How to Fix the Vanishing Gradient Problem Using ReLU

How to Fix the Vanishing Gradient Problem Using ReLU

Fix the Vanishing gradient problem – In deep neural networks, we encounter a common hurdle known as the vanishing gradient problem.

Imagine this: You’re training a deep neural network, hoping it will learn from your data and make smart predictions. But as the network goes deeper, something strange happens. The gradients, which guide the network’s learning process, start becoming really tiny or vanishingly small. It’s as if the network gets stuck and can’t move forward.

This is where the Rectified Linear Unit (ReLU) function comes to the rescue.

In this post, we’ll explore how we can use ReLU to make neural networks learn more efficiently

Overview

In this post, you will learn:

  • How you can use ReLU to fix the vanishing gradient problem?
  • What are dying ReLU neurons? How does it impact the neural network’s performance?

1 – How to Use ReLU to Fix the Vanishing Gradient Problem?

By using ReLU function, the output of the function is the same as the input if the input is positive and zero otherwise.

ReLU is a simple step function that does not vanish, unlike other saturating non-linear activation functions.

The figure below summarizes how ReLU can overcome the vanishing gradient problem:

Here’s how ReLU helps in fixing or at least alleviating the vanishing gradient problem:

  • It does not suffer from saturation for positive input values, unlike activation functions like sigmoid and hyperbolic tangent functions. This means that ReLU does not approach a constant value for large positive inputs, allowing gradients to flow more freely.
  • It introduces sparsity in neural network activations by zeroing out negative input values, leading to faster convergence.
  • It provides smoother gradients for positive input values. This prevents gradients from becoming excessively small in earlier layers.

2 – Dying ReLU Neurons

Neurons with ReLU non-linear activation are very easy to optimize, however, they might sometimes die. The term ‘dying ReLU neurons’ refers to the phenomenon where certain neurons in a network may become inactive, meaning they consistently output zero for all inputs.

Here’s why this can happen:

  • If neurons consistently receive negative weighted inputs during training, their output will be zero, making them inactive.
  • During backpropagation, the weights of the neural network are updated based on gradients computed w.r.t. loss function.

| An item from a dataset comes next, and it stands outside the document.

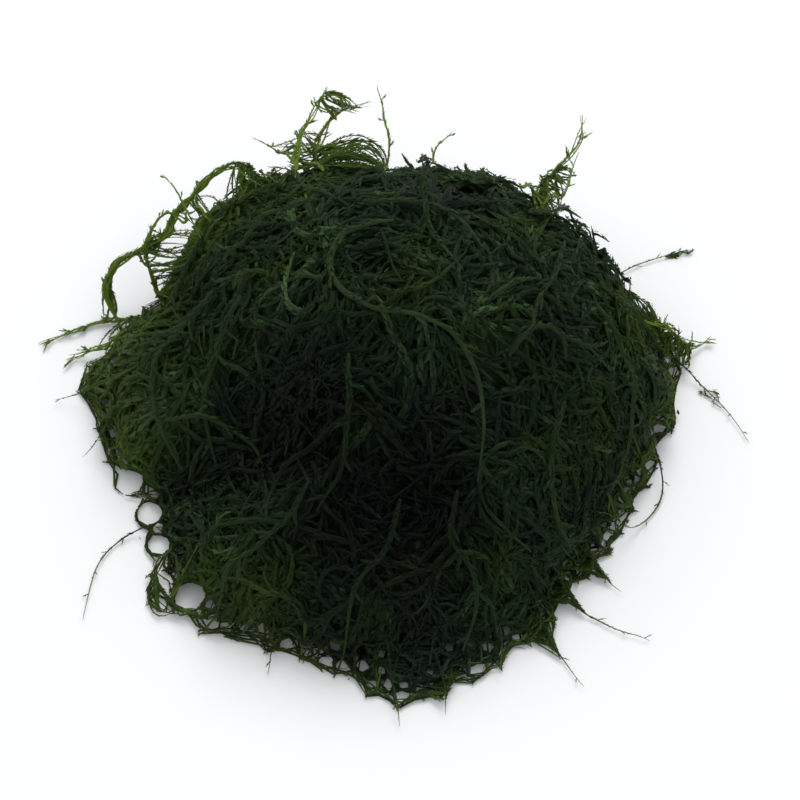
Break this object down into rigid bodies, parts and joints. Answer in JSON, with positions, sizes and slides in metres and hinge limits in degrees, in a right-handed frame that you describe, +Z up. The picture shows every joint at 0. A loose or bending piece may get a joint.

If neurons output zero, its gradient w..r.t. the loss function will also be zero.
  • Over time if neurons remain inactive for a large portion of training data, it may fail to contribute meaningfully to the learning process. This can lead to the neuron becoming “stuck” making it useless for the task at hand.
  • While sparsity introduced by ReLU can be beneficial for reducing computational complexity and improving efficiency, excessive neuron deaths can lead to overly sparse networks. This affects the neural network’s ability to learn complex patterns in the data.

3 – How to Fix Dying ReLU Neurons?

Here are some techniques that you can use to resolve the issue of dying neurons:

i. Leaky ReLU

This function allows a small, non-zero gradient for negative inputs. This prevents neurons from becoming inactive and promotes better gradient flow during training.

ii. Parametric ReLU

This function introduces a learnable parameter that controls the slope of the negative part of the activation function. It provides more flexibility and adaptability by allowing the slope to be learned during training. This reduces the likelihood of dying neurons prematurely.

iii. Randomized ReLU (RReLU)

This function sets the negative part of the activation function to a small, random slope during training. This stochastic element helps prevent neurons from becoming completely inactive and encourages the exploration of different activation patterns, mitigating the risk of dying neurons.

iv. Initialization Techniques

Proper initialization of weights can also help to prevent or mitigate the issue of dying neurons. Techniques such as “He initialization” which initializes weights based on the size of the network, can ensure that neurons receive non-zero inputs during the initial stages of training, reducing the likelihood of them becoming inactive.

Summary

  • ReLU is a non-linear activation function that overcomes the vanishing gradient problem by avoiding saturation for positive inputs, introducing sparsity, and providing smoother gradients for positive inputs.
  • Despite its advantages, ReLU neurons may die, where certain neurons output zero consistently during training.
  • Techniques like Leaky ReLU, parametric ReLU, randomized ReLU, and proper weight initialization can help address the issue of dying neurons, ensuring better gradient flow and more effective learning.